Getting there: Get a bus (such as the 180 or 178) from Wynyard to The Spit. Get off on the northern side of the bridge and look for a path on your left that loops underneath the bridge. This is the start of the walk. Once you arrive in Manly, you can get a bus or ferry back to the city.

5. Figure Eight Pools

The Royal National Park in Bundeena is home to more beautiful walks than you can imagine, but one of the best known is the hike to the Figure Eight Pools. This challenging walk is a steep, 3.5-kilometre trek through bush, beach and rocky terrain – with 15 minutes of rock-hopping and more than one slippery rock ledge, it’s not for the faint of heart. But the payoff is worth it once you get to your destination: swim in the pools, snap some stunning pictures, and start preparing yourself for the very strenuous walk out!
Please note: You must take precautions when visiting the Figure Eight Pools. The pools can be inundated by waves at different times of day; check the risk forecast on the NSW National Parks website before you set out and plan your trip accordingly. Pay attention to warning signs along the route and keep an eye out for rogue waves even if you’re there at a low-risk time.

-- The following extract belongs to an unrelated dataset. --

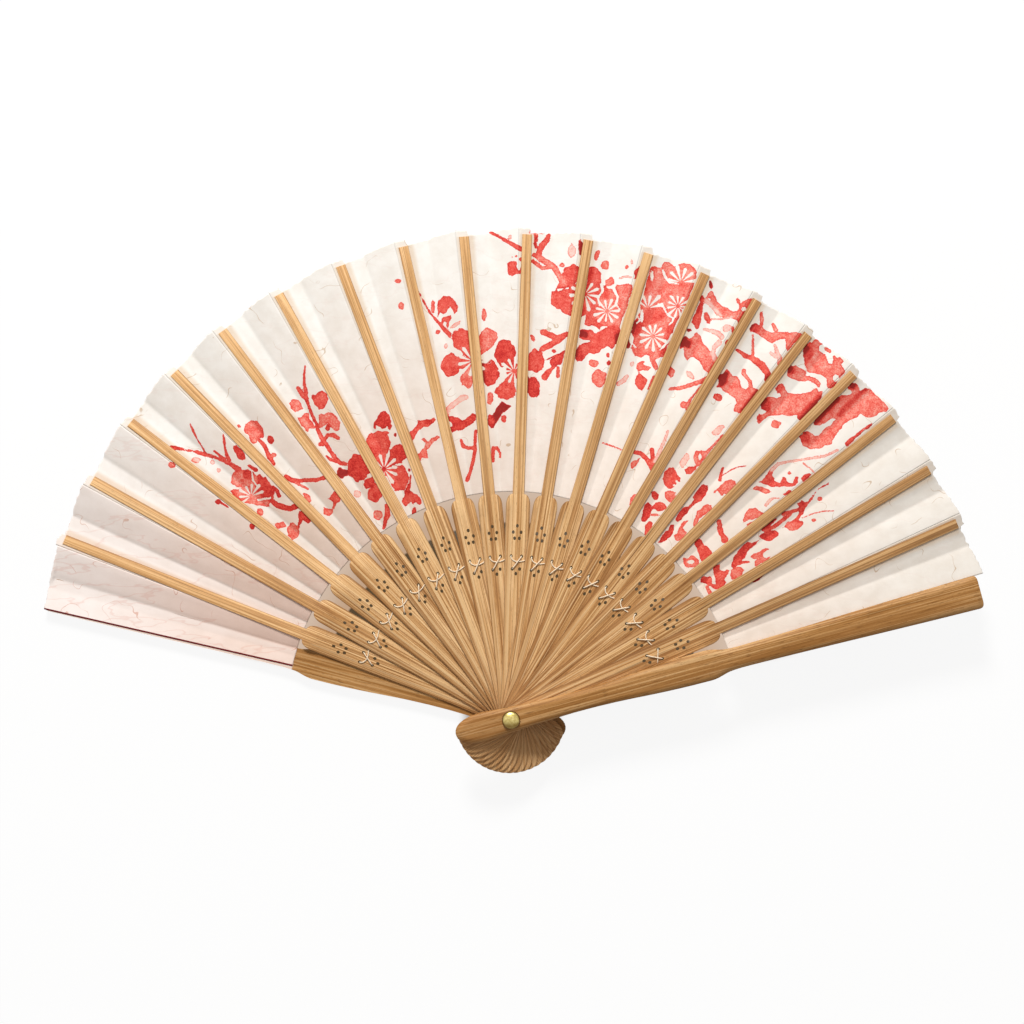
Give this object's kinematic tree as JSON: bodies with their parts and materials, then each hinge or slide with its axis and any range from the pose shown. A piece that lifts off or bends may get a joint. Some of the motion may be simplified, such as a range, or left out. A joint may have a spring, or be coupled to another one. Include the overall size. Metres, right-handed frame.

Getting there: To get to – and through – the Royal National Park, you’ll need a car. Find a friend who drives or rent a car for the day.

Staying safe

Australia is a stunning country, but when it’s time to get out in the great outdoors, it’s important to do it safely. Before you set off on a walk, pack plenty of water, a hat and sunscreen (even if it’s cloudy!), snacks and comfortable shoes. Read up on the walks and track conditions before you set out and choose a walk that’s a good match for your fitness level and experience. Take note of council and NSW Parks and Wildlife signage – these are there for your safety. If your coastal walk plan includes a swim, choose patrolled beaches, swim between the flags and go with a friend.